Is it still possible to find out what the values of sine and cosine are for the change in angle you've made?

Angles Greater Than 360°

Consider the angle \(390^{\circ}\). As you learned previously, you can think of this angle as a full 360 degree rotation, plus an additional 30 degrees. Therefore \(390^{\circ}\) is coterminal with \(30^{\circ}\). As you saw above with negative angles, this means that \(390^{\circ}\) has the same ordered pair as \(30^{\circ}\), and so it has the same trig values. For example,

\(\cos 390^{\circ}=\cos 30^{\circ}=\dfrac{\sqrt{3}}{2}\)

f-d_f9c84652e3661fa4ed33d2d13150ee7aadf408553ed0ce0a280c2a8a+IMAGE_TINY+IMAGE_TINY.jpg — Figure \(\PageIndex{1}\)

In general, if an angle whose measure is greater than

\(360^{\circ}\) has a reference angle of \(30^{\circ}\), \(45^{\circ}\), or \(60^{\circ}\), or if it is a quadrantal angle, we can find its ordered pair, and so we can find the values of any of the trig functions of the angle.
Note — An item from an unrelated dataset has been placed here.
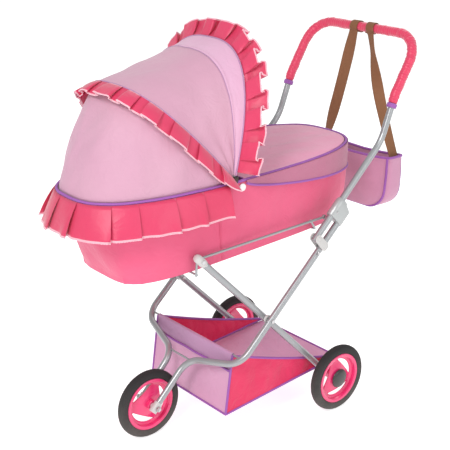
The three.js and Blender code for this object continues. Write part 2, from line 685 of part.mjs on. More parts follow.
function carrycot() {
  const outer = shellRings.map((step) => shellRing(step, 0, 0));
  const inner = shellRings.map((step) => shellRing(step, shellThickness, step.down * shellThickness));
  const centre = (lift) => new THREE.Vector3(0, cotFloor.y, floorHeight(cotFloor.y) + lift);
  // The rings run from the floor's outside up to the rim and down the inside.
  const shell = ringBody(centre(0), [...outer.toReversed(), ...inner], centre(shellThickness));
  add("carrycot_shell", "pinkCloth", shell);

  const board = (lift) => {
    const at = Array.from({ length: 28 }, (_, i) => oval(cotFloor, (2 * Math.PI * i) / 28, boardMargin));
    return at.map((point) => point.setZ(floorHeight(point.y) + lift));
  };
  const low = shellThickness + gap;
  const high = low + boardThickness;
  add("base_board", "boardCloth", ringBody(centre(low), [board(low), board(high)], centre(high)));

  const loop = (inset, lift) => {
    const around = Array.from({ length: 96 }, (_, i) => rimPoint((2 * Math.PI * i) / 96, inset, lift));
    return new THREE.CatmullRomCurve3(around, true);
  };
  const wireRadius = 1.6;
  const wallLean = 1.7; // the wall's slope inwards at the wire's depth
  const wireInset = shellThickness + gap + wireRadius + wallLean;
  add("rim_wire", "steel", new THREE.TubeGeometry(loop(wireInset, -3), 40, wireRadius, 4, true));
  const piping = new THREE.TubeGeometry(loop(pipingInset, pipingRadius + gap), 48, pipingRadius, 6, true);
  add("rim_piping", "purpleBinding", piping);
}

// The foot cover: a slightly crowned panel inside the piping, and a skirt that hangs outside it.
const outsidePiping = pipingInset - pipingRadius - 2 * gap; // inset of what hangs outside the piping
function footCover() {
  const inset = pipingInset + pipingRadius + 1.8;
  const start = ovalAngle(cot, coverFrontY, inset);
  const around = 24;
  const across = 8;
  const step = (Math.PI - 2 * start) / around;
  const edge = Array.from({ length: around + 1 }, (_, i) => oval(cot, start + step * i, inset));
  const frontAt = (i) => edge.at(-1).clone().lerp(edge[0], (i + 1) / across);
  const outline = [...edge, ...Array.from({ length: across - 1 }, (_, i) => frontAt(i))];
  const middle = new THREE.Vector3(0, -70, 0);
  const surface = (share, lift) =>
    outline.map((point) => {
      const at = middle.clone().lerp(point, share);
      return at.setZ(rimHeight(at.y) + 3 + coverCrown * (1 - share * share) + lift);
    });
  const shares = [0.4, 0.75, 1];
  const top = shares.map((share) => surface(share, clothThickness));
  const bottom = shares.toReversed().map((share) => surface(share, 0));
  const pole = (lift) => middle.clone().setZ(rimHeight(middle.y) + 3 + coverCrown + lift);
  add("foot_cover", "lilacCloth", ringBody(pole(clothThickness), [...top, ...bottom], pole(0)));

  const skirtStart = ovalAngle(cot, coverFrontY + 6, outsidePiping);
  const hang = (u, v) => {
    const angle = skirtStart + (Math.PI - 2 * skirtStart) * u;
    const depth = 5 + (skirtDrop - 5) * Math.sin(Math.PI * u) ** 0.7;
    const point = oval(cot, angle, outsidePiping - v * 0.8);
    return point.setZ(rimHeight(point.y) + 2 - v * depth);
  };
  add("foot_skirt", "lilacCloth", sheet(hang, 26, 1, 1));
}

function rimRuffle() {
  const start = ovalAngle(cot, hoodPivotY - 12, outsidePiping);
  const hang = (u, v) => {
    const angle = -Math.PI - start + (Math.PI + 2 * start) * u;
    const point = oval(cot, angle, outsidePiping - v * ruffleFlare);
    return point.setZ(rimHeight(point.y) + 2 - v * ruffleDrop);
  };
  add("rim_ruffle", "hotPinkCloth", sheet(hang, 26, 1, 1.2));
}

// A clip on the rim each side carries the pin that both hoops turn on, and a press stud beside it.
const clipFaceX = cot.halfWidth - pipingInset + pipingRadius + gap;
const frontHoopX = cot.halfWidth - 1;
const rearHoopX = frontHoopX - 5;
function clips() {
  const thickness = 1.6;
  const headRadius = 4;
  const headThickness = 1.5;
  const { y, z } = hoodPivot;
  const outline = [[-2.5, -17], [2.5, -17], [7.5, 2], [4, 5.5], [0, 1], [-4, 5.5], [-7.5, 2]];
  const face = plate(outline.map(([dy, dz]) => new THREE.Vector2(y + dy, z + dz)), clipFaceX, thickness);
  const inner = rearHoopX - hoopWireRadius - gap;
  const innerFace = inner - headThickness;
  const axis = pin(hoopPinRadius, innerFace, clipFaceX + thickness - innerFace, y, z);
  const outerHead = pin(headRadius, clipFaceX + thickness / 2, headThickness + thickness / 2, y, z);
  const innerHead = pin(headRadius, innerFace, headThickness, y, z);
  addPair("hood_clip", "darkSteel", join(face, axis, outerHead, innerHead));

  const studRadius = 7;
  const studThickness = 2.6;
  const studY = hoodPivotY + 18;
  const studZ = rimHeight(studY) - 9.5;
  const stud = pin(studRadius, cot.halfWidth + gap, studThickness, studY, studZ, 20);
  addPair("snap_stud", "whitePlastic", stud);
}

// ---- hood ---------------------------------------------------------------------------------------------
const hoodSteps = 20;
const hoodShare = (u) => 0.045 + 0.91 * u; // the cloth stops short of the pivots
function hoopPoint(angleDegrees, turn, halfWidth, radius) {
  const lean = THREE.MathUtils.degToRad(angleDegrees);
  const x = halfWidth * Math.sign(Math.cos(turn)) * Math.abs(Math.cos(turn)) ** (2 / hoopPower);
  const height = radius * Math.sin(turn) ** (2 / hoopPower);
  return new THREE.Vector3(x, hoodPivot.y - height * Math.cos(lean), hoodPivot.z + height * Math.sin(lean));
}
// Steps along a hoop that are even in length rather than in angle.
const evenTurn = (share) => Math.PI * (share + 0.055 * Math.sin(4 * Math.PI * share));

function hoop(angle, x) {
  const { y, z } = hoodPivot;
  const eyeRadius = 4.2;
  const eye = ring(eyeRadius, hoopPinRadius + runningGap, x - hoopWireRadius, 2 * hoopWireRadius, y, z);
  const at = (share) => hoopPoint(angle, evenTurn(share), x, hoodRadius - hoopFromCloth);
  const over = Array.from({ length: hoodSteps + 1 }, (_, i) => at(hoodShare(i / hoodSteps)));
  const atEye = over[0].clone().sub(hoodPivot).setX(0).setLength(3).add(hoodPivot).setX(x);
  const low = at(hoodShare(0) / 2);
  const wire = rod([atEye, low, ...over, mirrorPoint(low), mirrorPoint(atEye)], hoopWireRadius, 0, 6);
  return join(wire, eye, mirrored(eye));
}

const clothHoop = (angle, x, share) => hoopPoint(angle, evenTurn(share), x + hoopFromCloth, hoodRadius);

function hood() {
  add("rear_hoop", "steel", hoop(rearHoopAngle, rearHoopX));
  add("front_hoop", "steel", hoop(frontHoopAngle, frontHoopX));
  const canopy = (u, v) => {
    const share = hoodShare(u);
    return clothHoop(rearHoopAngle, rearHoopX, share).lerp(clothHoop(frontHoopAngle, frontHoopX, share), v);
  };
  add("hood_canopy", "lilacCloth", sheet(canopy, hoodSteps, 3));

  // The head panel drops from just under the rear hoop to the inside of the rim piping.
  const inset = pipingInset + pipingRadius + 2.2;
  const side = ovalAngle(cot, hoodPivotY - 16, inset);
  const bulge = 34;
  const panel = (u, v) => {
    const from = clothHoop(rearHoopAngle - 1.2, rearHoopX, hoodShare(u));
    const to = rimPoint(side - (Math.PI + 2 * side) * u, inset, 3.2);
    const at = from.lerp(to, v);
    const out = new THREE.Vector3(at.x, at.y - hoodPivot.y, 0).normalize();
    return at.addScaledVector(out, bulge * v * (1 - v) * Math.sin(Math.PI * u));
  };
  add("head_panel", "lilacCloth", sheet(panel, hoodSteps, 3));

  const outwards = (angle, share) => {
    const lean = THREE.MathUtils.degToRad(angle);
    const at = clothHoop(angle, frontHoopX, share);
    const height = Math.hypot(at.y - hoodPivot.y, at.z - hoodPivot.z);
    const flat = new THREE.Vector2(at.x / frontHoopX ** 2, height / hoodRadius ** 2).normalize();
    return new THREE.Vector3(flat.x, -flat.y * Math.cos(lean), flat.y * Math.sin(lean));
  };
  const frontRuffle = (u, v) => {
    const share = 0.085 + 0.83 * u;
    const lean = THREE.MathUtils.degToRad(frontHoopAngle);
    const start = clothHoop(frontHoopAngle + 0.7, frontHoopX, share);
    start.addScaledVector(outwards(frontHoopAngle, share), v * 30);
    return start.addScaledVector(new THREE.Vector3(0, Math.sin(lean), Math.cos(lean)), 1 + v * 14);
  };
  add("front_ruffle", "hotPinkCloth", sheet(frontRuffle, 20, 1, 1.2));

  const rearRuffle = (u, v) => {
    const w = 0.06 + 0.88 * u;
    const down = panel(w, v * 0.2 + 0.01);
    return down.addScaledVector(outwards(rearHoopAngle, hoodShare(w)), 2.2 + v * 9);
  };
  add("rear_ruffle", "hotPinkCloth", sheet(rearRuffle, 20, 1, 1.2));
}

// ---- bag ----------------------------------------------------------------------------------------------
function bag() {
  const bar = handleTop;
  const rimZ = bar.z - strapLength;
  const rings = [
    { down: 0, width: 0, depth: 0 },
    { down: 0.45, width: 1, depth: -4 },
    { down: 0.8, width: 6, depth: 0 },
    { down: 0.96, width: 20, depth: 8 },
    { down: 1, width: 34, depth: 15 },
  ];
  const power = 4;
  const ringAt = ({ down, width, depth }, inset, lift) =>
    Array.from({ length: 28 }, (_, i) => {
      const shape = {
        y: bar.y,
        head: bagHalfDepth - depth,
        foot: bagHalfDepth - depth,
        halfWidth: bagHalfWidth - width,
        headPower: power,
        footPower: power,
      };
      return oval(shape, (2 * Math.PI * i) / 28, inset).setZ(rimZ - down * bagHeight + lift);
    });
  const outer = rings.map((step) => ringAt(step, 0, 0));
  const inner = rings.map((step) => ringAt(step, clothThickness, step.down * clothThickness));
  const pole = (lift) => new THREE.Vector3(0, bar.y, rimZ - bagHeight + lift);
  add("bag", "lilacCloth", ringBody(pole(0), [...outer.toReversed(), ...inner], pole(clothThickness)));

  // Each strap is a loop round the grip with a flat band down to one end of the bag.
  const loopInner = gripRadius + runningGap;
  const loopOuter = loopInner + strapThickness;
  const loop = ring(loopOuter, loopInner, strapAtBar - strapWidth / 2, strapWidth, bar.y, bar.z);
  const foot = bagHalfWidth - clothThickness - gap - 1;
  const bandTop = bar.z - loopOuter + strapThickness / 2;
  const bandFoot = rimZ - 12;
  const outline = [
    [strapAtBar - strapWidth / 2, bandTop],
    [foot - strapWidth * 0.75, bandFoot],
    [foot, bandFoot],
    [foot, rimZ + 8],
    [strapAtBar + strapWidth / 2, bandTop],
  ].map(([x, z]) => new THREE.Vector2(x, z));
  const settings = { depth: strapThickness, bevelEnabled: false };
  const band = new THREE.ExtrudeGeometry(new THREE.Shape(outline), settings);
  band.rotateX(Math.PI / 2).translate(0, bar.y + strapThickness / 2, 0);
  addPair("strap", "brownWebbing", join(loop, band));
}

// ---- assembly -----------------------------------------------------------------------------------------
frameTubes();
crossRods();
frontAxleSet();
crossings();
hingeBrackets();
basket();
frontWheel();
rearLegs();
rearWheels();
handle();
lockSleeves();
rails();
carrycot();
footCover();
rimRuffle();
clips();
hood();
bag();
stroller.position.set(0, rearAxleBehindOrigin, wheelR);

export default stroller;
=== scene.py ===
"""A doll's pram: folding silver tube frame, fabric carrycot with a frilled hood, a cloth basket and a hanging bag.

Lengths in the shape code are millimetres measured from the middle of the rear axle (x to the pusher's left, y
backwards, z up); place() turns them into the frame's metres.
"""

import logging
import math
from dataclasses import dataclass
from enum import Enum
from typing import Optional, Sequence

import bmesh
import bpy
import numpy as np
from mathutils import Matrix, Vector, noise


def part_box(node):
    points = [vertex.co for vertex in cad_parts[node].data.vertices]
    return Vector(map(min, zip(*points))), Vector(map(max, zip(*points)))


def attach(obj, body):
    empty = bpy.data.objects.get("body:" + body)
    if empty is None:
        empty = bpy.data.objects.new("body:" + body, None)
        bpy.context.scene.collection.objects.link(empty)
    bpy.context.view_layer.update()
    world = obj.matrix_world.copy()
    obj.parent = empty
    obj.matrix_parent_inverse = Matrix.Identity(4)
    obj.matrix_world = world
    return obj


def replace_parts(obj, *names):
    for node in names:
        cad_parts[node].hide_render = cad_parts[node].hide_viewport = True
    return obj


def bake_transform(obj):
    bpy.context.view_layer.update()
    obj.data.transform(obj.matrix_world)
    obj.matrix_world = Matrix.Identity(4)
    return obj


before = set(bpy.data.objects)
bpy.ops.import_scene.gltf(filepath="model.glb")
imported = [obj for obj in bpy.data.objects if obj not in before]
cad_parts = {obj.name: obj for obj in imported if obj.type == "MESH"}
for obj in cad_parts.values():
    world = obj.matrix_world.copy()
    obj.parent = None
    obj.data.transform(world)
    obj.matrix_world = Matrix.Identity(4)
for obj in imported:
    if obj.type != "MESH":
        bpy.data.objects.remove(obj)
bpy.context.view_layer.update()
LOG = logging.getLogger("pram")
MM = 0.001
AXLE = (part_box("rear_axle")[0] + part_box("rear_axle")[1]) / 2
SIDES = ((1, "left"), (-1, "right"))
PIPING = 2.4  # radius of the piping on the basket and the bag
Point = tuple[float, float, float]
Grid = np.ndarray
Piece = bpy.types.Object


def place(points: Sequence | Grid) -> Grid:
    """Turns points in millimetres from the rear axle into metres in the frame.

    Args:
        points: an array whose last axis holds x, y and z.

    Returns:
        The same points in the shared frame, in metres.
    """
    return np.asarray(points, float) * MM + np.array([0.0, AXLE.y, AXLE.z])


# ---- materials ------------------------------------------------------------------------------------------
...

Again, determine the reference angle first.

Let's look at some problems involving angles greater than \(360^{\circ}\).

Find the value of the following expressions:

1. \(\sin 420^{\circ}\)

\(\sin 420^{\circ}=\dfrac{\sqrt{3}}{2}\)

\(420^{\circ}\) is a full rotation of 360 degrees, plus an additional 60 degrees. Therefore the angle is coterminal with \(60^{\circ}\), and so it shares the same ordered pair, \(\left(\dfrac{1}{2},\dfrac{\sqrt{3}}{2}\right)\). The sine value is the \(y\)−coordinate.

2. \(\tan 840^{\circ}\)

\(\tan 840^{\circ}=−\sqrt{3}\)

\(840^{\circ}\) is two full rotations, or 720 degrees, plus an additional 120 degrees:

\(840=360+360+120\)

Therefore \(840^{\circ}\) is coterminal with \(120^{\circ}\), so the ordered pair is \(\left(−\dfrac{1}{2},\dfrac{\sqrt{3}}{2}\right)\). The tangent value can be found by the following:

\(\tan 840^{\circ}=\tan 120^{\circ}=\dfrac{y}{x}=\dfrac{\dfrac{\sqrt{3}}{2}}{−\dfrac{1}{2}}=\dfrac{\sqrt{3}}{2}\times −\dfrac{2}{1}=−\sqrt{3}\)

3. \(\cos 540^{\circ}\)

\(\cos 540^{\circ}=−1\)

\(540^{\circ}\) is a full rotation of 360 degrees, plus an additional 180 degrees. Therefore the angle is coterminal with \(180^{\circ}\), and the ordered pair is \((-1, 0)\). So the cosine value is -1.

Example \(\PageIndex{1}\)

Earlier, you were asked if it is still possible to find out what the values of sine and cosine are for the change in angle.

Solution

Since you've gone around the track 3.5 times, the total angle you've traveled is \(360^{\circ}\times 3.5=1260^{\circ}\). However, as you learned in this unit, this is equivalent to \(180^{\circ}\). So you can use that value in your computations:

\(\begin{aligned} \sin 1260^{\circ}&=\sin 180^{\circ}=0 \\ \cos 1260^{\circ}&=\cos 180^{\circ}=−1 \end{aligned}\)

Example \(\PageIndex{2}\)

Find the value of the expression: \(\sin 570^{\circ}\)

Solution

Since \(570^{\circ}\) has the same terminal side as \(210^{\circ}\), \(\sin 570^{\circ}=\sin 210^{\circ}=\dfrac{\dfrac{−1}{2}}{1}=\dfrac{−1}{2}\)

Example \(\PageIndex{3}\)

Find the value of the expression: \(\cos 675^{\circ}\)

Solution

Since \(675^{\circ}\) has the same terminal side as \(315^{\circ}\), \(\cos 675^{\circ}= \cos 315^{\circ}=\dfrac{\dfrac{\sqrt{2}}{2}}{1}=\dfrac{\sqrt{2}}{2}\)

Example \(\PageIndex{4}\)

Find the value of the expression: \(\sin 480^{\circ}\)

Solution

Since \(480^{\circ}\) has the same terminal side as \(120^{\circ}\), \(\sin 480^{\circ}=\sin 120^{\circ}=\dfrac{\dfrac{\sqrt{3}}{2}}{1}=\dfrac{\sqrt{3}}{2}\)

Review

Find the value of each expression.

\(\sin 405^{\circ}\)
\(\cos 810^{\circ}\)
\(\tan 630^{\circ}\)
\(\cot 900^{\circ}\)
\(csc 495^{\circ}\)
\(\sec 510^{\circ}\)
\(\cos 585^{\circ}\)
\(\sin 600^{\circ}\)
\(\cot 495^{\circ}\)
\(\tan 405^{\circ}\)
\(\cos 630^{\circ}\)
\(\sec 810^{\circ}\)
\(\csc 900^{\circ}\)
\(\tan 600^{\circ}\)
\(\sin 585^{\circ}\)
\(\tan 510^{\circ}\)
Explain how to evaluate a trigonometric function for an angle greater than \(360^{\circ}\).